How much less do We Buy Houses companies typically offer?
The discount varies by company, house condition, and local market conditions. Cash buyers need to cover repair costs, holding costs, transaction costs on the resale, and a profit margin - so their offer reflects all of those deductions from what they believe the home is worth renovated. In a strong market like Central CT, that gap can be substantial. The only way to know the real comparison is to get a market analysis from a local agent and put both net proceeds numbers side by side.
Do you still pay conveyance tax if you sell to a cash buyer in CT?

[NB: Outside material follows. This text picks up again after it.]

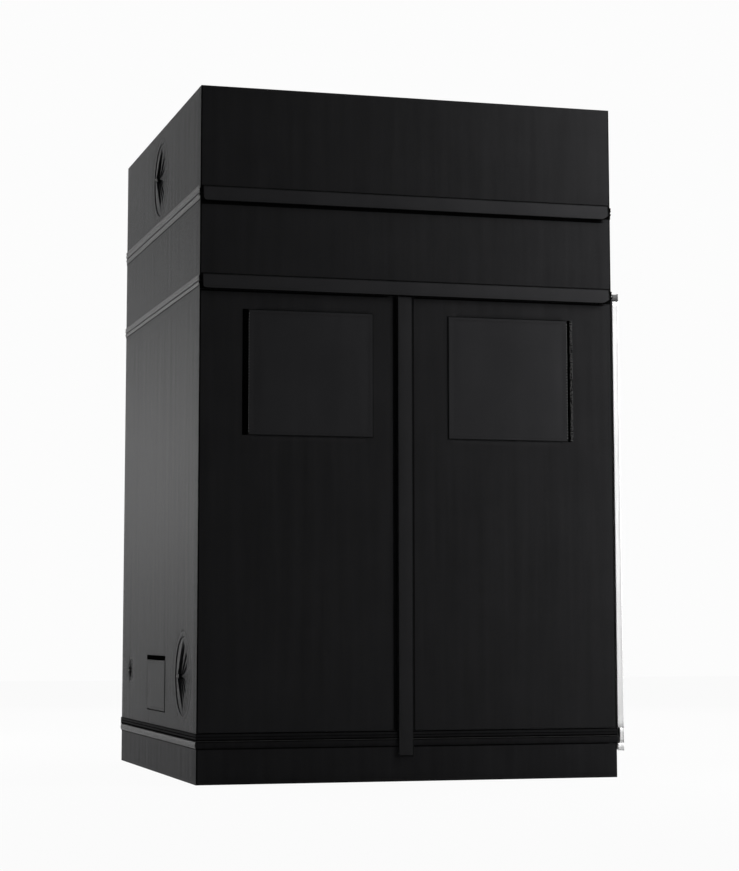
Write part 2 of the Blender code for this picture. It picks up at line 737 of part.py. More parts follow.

Yes. Connecticut's conveyance tax applies to every real estate sale regardless of how the buyer is financing. The state rate is 0.75% on the first $800,000 of the sale price, plus a local municipal rate of 0.25% in most towns (higher in certain cities). An attorney is also required at every CT closing - cash included - so budget $700 to $1,500 for that. The savings from skipping the traditional listing process come mainly from agent fees, but other closing costs remain.
When does selling to a cash buyer actually make sense?
Selling to a cash investor makes the most sense when the house genuinely needs major work (structural, mechanical systems, roof), when you've inherited a property you don't want to manage, or when time is the overriding concern - such as avoiding foreclosure. In those specific scenarios, the discount you take is offset by the speed, certainty, and the cost and hassle of prep you avoid. For a house in decent condition in a normal CT suburb, the open market almost always produces a better net result.
How do I know what my CT home is worth before responding to a cash offer?
Ask a local agent for a CMA - a comparative market analysis based on recent closed sales in your specific neighborhood. This is different from a Zillow estimate, which is automated and often inaccurate. A real CMA shows you what similar homes in your area have actually sold for, and a good agent will also show you what you'd net after all closing costs. With that number in hand, you can do a real comparison against any cash offer you've received. Most agents provide this at no cost as part of a listing consultation.